▼▼▼

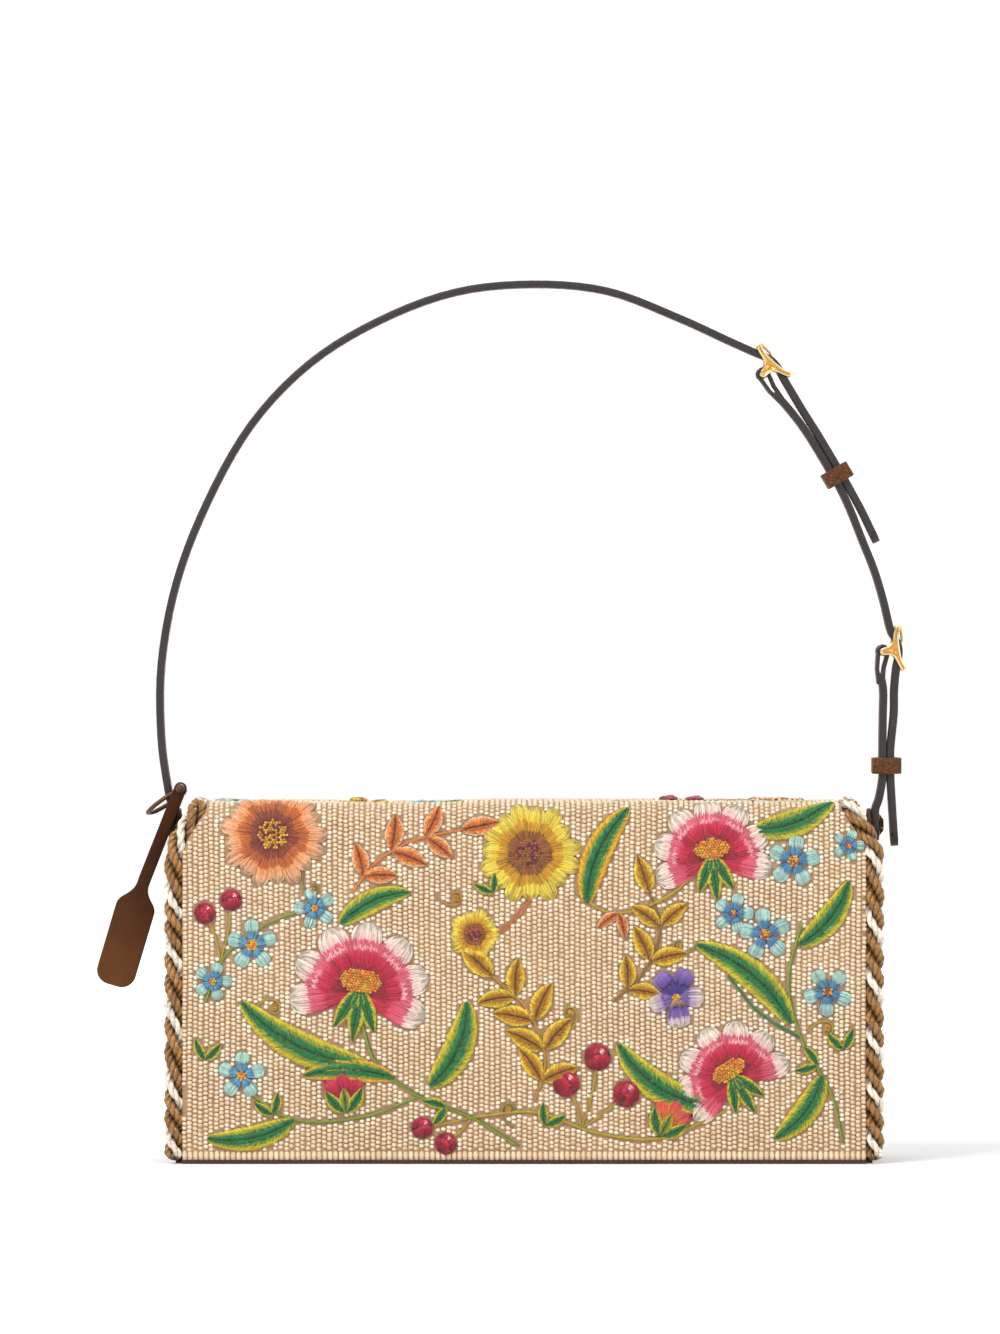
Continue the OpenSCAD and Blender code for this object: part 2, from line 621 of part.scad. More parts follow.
// A keeper: a leather band round both layers of the strap
module keeper(place, turn) {
    wide = strap_w + 2 * (run_gap + keeper_t);
    color("#7a4c2e") at_place(place, turn - 90) linear_extrude(keeper_len, center = true) difference() {
        round_box(keeper_h, wide, keeper_corner_r);
        round_box(keeper_h - 2 * keeper_t, wide - 2 * keeper_t, keeper_corner_r - keeper_t);
    }
}
module keeper_upper() keeper(keeper_upper_at, keeper_upper_turn);
module keeper_lower() keeper(keeper_lower_at, keeper_lower_turn);

// The lace: one closed loop round the strap, with its tied end through the tag's hole
lace_at = [arch_x * lace_share[0], 0, rivet_z + strap_rise * lace_share[1]];
tie = lace_at + lace_route[0];
tag_back_y = tie[1] - lace_d / 2 - run_gap / 2;
lace_across = [0.6, 0, -0.8];
lace_line = closed_spline(lace_route, 3);
module tag_lace() {
    color("#5a3520") {
        translate(lace_at) tube(lace_line, [for (p = lace_line) lace_d / 2], lace_across, 8, true);
        translate(tie) rotate([90, 0, 0]) cylinder(d = lace_d, h = lace_d / 2 + tag_t + run_gap + knot_d / 2);
        translate([tie[0], tag_back_y - tag_t - run_gap / 2 - knot_d / 2, tie[2]]) sphere(d = knot_d);
    }
}

// The tag: a stem with a hole, swelling to a rounded body
// One shoulder, as shares of the way out from the stem and of the shoulder's length
tag_shoulder_shares = [[0, -0.3], [0, 0], [0.12, 0.25], [0.42, 0.5], [0.78, 0.72], [0.97, 0.93], [1, 1.15]];
module tag_outline() {
    neck = tag_len - tag_body_len;
    foot_r = tag_w * 0.36;
    stem = tag_stem_w / 2;
    shoulder = [for (p = spline(tag_shoulder_shares, 3))
        [stem + (tag_w / 2 - stem) * p[0], -neck - tag_shoulder_len * p[1]]];
    foot = [for (a = [0 : -10 : -90]) [tag_w / 2 - foot_r * (1 - cos(a)), foot_r * (1 + sin(a)) - tag_len]];
    crown = [for (a = [80 : -10 : 0]) [stem * cos(a), stem * sin(a)]];
    side = concat(crown, shoulder, foot);
    difference() {
        polygon(concat([[0, stem]], side, [for (i = [len(side) - 1 : -1 : 0]) [-side[i][0], side[i][1]]]));
        circle(d = lace_d + 2 * lace_gap);
    }
}
module tag() {
    color("#5a3520") translate([tie[0], tag_back_y - tag_t / 2, tie[2]]) rotate([0, tag_lean, 0])
        upright(tag_t) tag_outline();
}

base_panel();
base_board();
back_cloth();
back_lining();
front_panel();
gusset_left();
gusset_right();
compartment_lining();
slip_pocket();
snap_socket();
strap_rivet_left();
strap_rivet_right();
rope_back_left();
rope_back_right();
flap_top_cloth();
flap_top_lining();
rope_top_left();
rope_top_right();
flap_front_cloth();
flap_front_lining();
rope_front_left();
rope_front_right();
snap_stud();
strap_long();
strap_middle();
strap_short();
buckle_upper();
buckle_lower();
prong_upper();
prong_lower();
keeper_upper();
keeper_lower();
tag_lace();
tag();
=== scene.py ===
"""Looks of a flap shoulder bag: beaded cloth, embroidery, twisted rope edges, leather, gold buckles."""

import functools
import json
import math

import bmesh
import bpy
import numpy as np
from bpy.props import FloatProperty, FloatVectorProperty, PointerProperty
from mathutils import Vector
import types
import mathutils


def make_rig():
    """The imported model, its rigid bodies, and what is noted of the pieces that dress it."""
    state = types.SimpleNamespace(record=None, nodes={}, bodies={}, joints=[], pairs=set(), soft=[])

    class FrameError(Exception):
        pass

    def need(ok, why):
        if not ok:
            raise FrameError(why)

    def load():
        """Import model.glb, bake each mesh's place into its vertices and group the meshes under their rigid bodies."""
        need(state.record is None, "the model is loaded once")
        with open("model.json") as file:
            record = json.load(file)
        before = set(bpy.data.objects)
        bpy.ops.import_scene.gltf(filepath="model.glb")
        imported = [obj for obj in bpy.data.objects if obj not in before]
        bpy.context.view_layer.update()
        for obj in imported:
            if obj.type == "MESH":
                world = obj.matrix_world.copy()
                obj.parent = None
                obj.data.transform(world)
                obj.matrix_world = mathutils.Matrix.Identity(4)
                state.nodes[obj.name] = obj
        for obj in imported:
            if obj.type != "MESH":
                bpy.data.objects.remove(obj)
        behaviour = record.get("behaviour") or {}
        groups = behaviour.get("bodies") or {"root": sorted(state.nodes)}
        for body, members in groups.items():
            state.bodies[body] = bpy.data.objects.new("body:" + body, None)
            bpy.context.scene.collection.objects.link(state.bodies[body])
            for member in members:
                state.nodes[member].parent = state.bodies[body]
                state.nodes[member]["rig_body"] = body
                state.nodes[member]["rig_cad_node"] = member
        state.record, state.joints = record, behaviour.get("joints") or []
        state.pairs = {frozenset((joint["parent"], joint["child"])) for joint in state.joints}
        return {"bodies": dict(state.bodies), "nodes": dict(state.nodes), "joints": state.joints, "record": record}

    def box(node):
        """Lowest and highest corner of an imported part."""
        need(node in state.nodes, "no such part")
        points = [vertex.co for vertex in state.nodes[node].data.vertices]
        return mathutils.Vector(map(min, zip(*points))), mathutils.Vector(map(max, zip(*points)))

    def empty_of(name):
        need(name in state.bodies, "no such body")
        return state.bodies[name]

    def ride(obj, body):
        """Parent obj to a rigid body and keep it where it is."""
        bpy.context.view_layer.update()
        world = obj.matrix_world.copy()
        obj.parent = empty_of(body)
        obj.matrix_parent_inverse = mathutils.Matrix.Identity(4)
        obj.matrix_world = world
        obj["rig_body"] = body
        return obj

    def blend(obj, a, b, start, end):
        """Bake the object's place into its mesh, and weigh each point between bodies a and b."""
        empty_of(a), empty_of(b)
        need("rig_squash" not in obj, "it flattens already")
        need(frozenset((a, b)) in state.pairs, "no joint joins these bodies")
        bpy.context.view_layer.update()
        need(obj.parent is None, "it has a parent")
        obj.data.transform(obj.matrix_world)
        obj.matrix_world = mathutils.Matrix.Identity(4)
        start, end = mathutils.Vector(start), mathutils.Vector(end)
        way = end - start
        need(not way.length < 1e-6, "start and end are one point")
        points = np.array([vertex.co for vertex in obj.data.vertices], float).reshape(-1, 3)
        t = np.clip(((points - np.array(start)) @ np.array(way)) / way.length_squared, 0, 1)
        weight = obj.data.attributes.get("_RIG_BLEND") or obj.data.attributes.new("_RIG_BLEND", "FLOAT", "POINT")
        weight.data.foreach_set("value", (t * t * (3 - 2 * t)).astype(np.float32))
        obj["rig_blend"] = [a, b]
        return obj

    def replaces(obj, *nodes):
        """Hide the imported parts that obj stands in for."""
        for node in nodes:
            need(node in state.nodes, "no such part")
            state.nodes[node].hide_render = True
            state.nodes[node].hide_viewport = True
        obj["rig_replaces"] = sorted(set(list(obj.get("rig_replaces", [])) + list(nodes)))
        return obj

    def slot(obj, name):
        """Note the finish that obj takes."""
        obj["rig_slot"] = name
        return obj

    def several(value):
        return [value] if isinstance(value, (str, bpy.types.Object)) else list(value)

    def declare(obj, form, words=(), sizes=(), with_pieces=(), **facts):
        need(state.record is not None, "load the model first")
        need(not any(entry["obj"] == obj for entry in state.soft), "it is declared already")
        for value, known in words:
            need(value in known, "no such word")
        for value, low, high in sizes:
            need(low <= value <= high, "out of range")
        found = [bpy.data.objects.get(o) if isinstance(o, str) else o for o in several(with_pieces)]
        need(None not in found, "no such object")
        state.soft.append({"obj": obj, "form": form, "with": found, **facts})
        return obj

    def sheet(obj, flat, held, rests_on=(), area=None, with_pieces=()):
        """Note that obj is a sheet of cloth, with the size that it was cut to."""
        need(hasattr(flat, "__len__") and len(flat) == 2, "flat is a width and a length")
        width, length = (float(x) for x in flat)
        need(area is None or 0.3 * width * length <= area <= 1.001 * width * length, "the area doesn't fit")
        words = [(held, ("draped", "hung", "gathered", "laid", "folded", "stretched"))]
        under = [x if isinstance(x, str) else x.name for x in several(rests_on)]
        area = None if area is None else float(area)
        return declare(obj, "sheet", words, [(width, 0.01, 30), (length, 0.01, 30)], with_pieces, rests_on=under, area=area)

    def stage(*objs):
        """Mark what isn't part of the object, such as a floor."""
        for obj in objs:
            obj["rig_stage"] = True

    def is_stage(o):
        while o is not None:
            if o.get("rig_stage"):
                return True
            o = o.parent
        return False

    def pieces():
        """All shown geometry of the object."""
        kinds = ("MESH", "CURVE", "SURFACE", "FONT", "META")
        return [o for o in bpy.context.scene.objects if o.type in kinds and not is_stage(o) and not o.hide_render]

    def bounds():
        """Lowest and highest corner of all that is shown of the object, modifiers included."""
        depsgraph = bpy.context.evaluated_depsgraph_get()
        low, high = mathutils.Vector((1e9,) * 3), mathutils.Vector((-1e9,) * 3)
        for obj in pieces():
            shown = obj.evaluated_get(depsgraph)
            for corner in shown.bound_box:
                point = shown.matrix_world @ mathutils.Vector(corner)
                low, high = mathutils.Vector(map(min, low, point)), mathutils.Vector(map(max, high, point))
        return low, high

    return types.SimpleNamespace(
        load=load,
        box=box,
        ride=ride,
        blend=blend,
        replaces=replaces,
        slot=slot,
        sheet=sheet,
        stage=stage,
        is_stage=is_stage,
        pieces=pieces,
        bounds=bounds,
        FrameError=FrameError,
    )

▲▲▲

OBJECTIVE: Will you return exactly the lines above from the one with "base_panel();" down to the one with "imported model, its", counting both as part of the range?

EXERCISE OUTPUT:
base_panel();
base_board();
back_cloth();
back_lining();
front_panel();
gusset_left();
gusset_right();
compartment_lining();
slip_pocket();
snap_socket();
strap_rivet_left();
strap_rivet_right();
rope_back_left();
rope_back_right();
flap_top_cloth();
flap_top_lining();
rope_top_left();
rope_top_right();
flap_front_cloth();
flap_front_lining();
rope_front_left();
rope_front_right();
snap_stud();
strap_long();
strap_middle();
strap_short();
buckle_upper();
buckle_lower();
prong_upper();
prong_lower();
keeper_upper();
keeper_lower();
tag_lace();
tag();
=== scene.py ===
"""Looks of a flap shoulder bag: beaded cloth, embroidery, twisted rope edges, leather, gold buckles."""

import functools
import json
import math

import bmesh
import bpy
import numpy as np
from bpy.props import FloatProperty, FloatVectorProperty, PointerProperty
from mathutils import Vector
import types
import mathutils


def make_rig():
    """The imported model, its rigid bodies, and what is noted of the pieces that dress it."""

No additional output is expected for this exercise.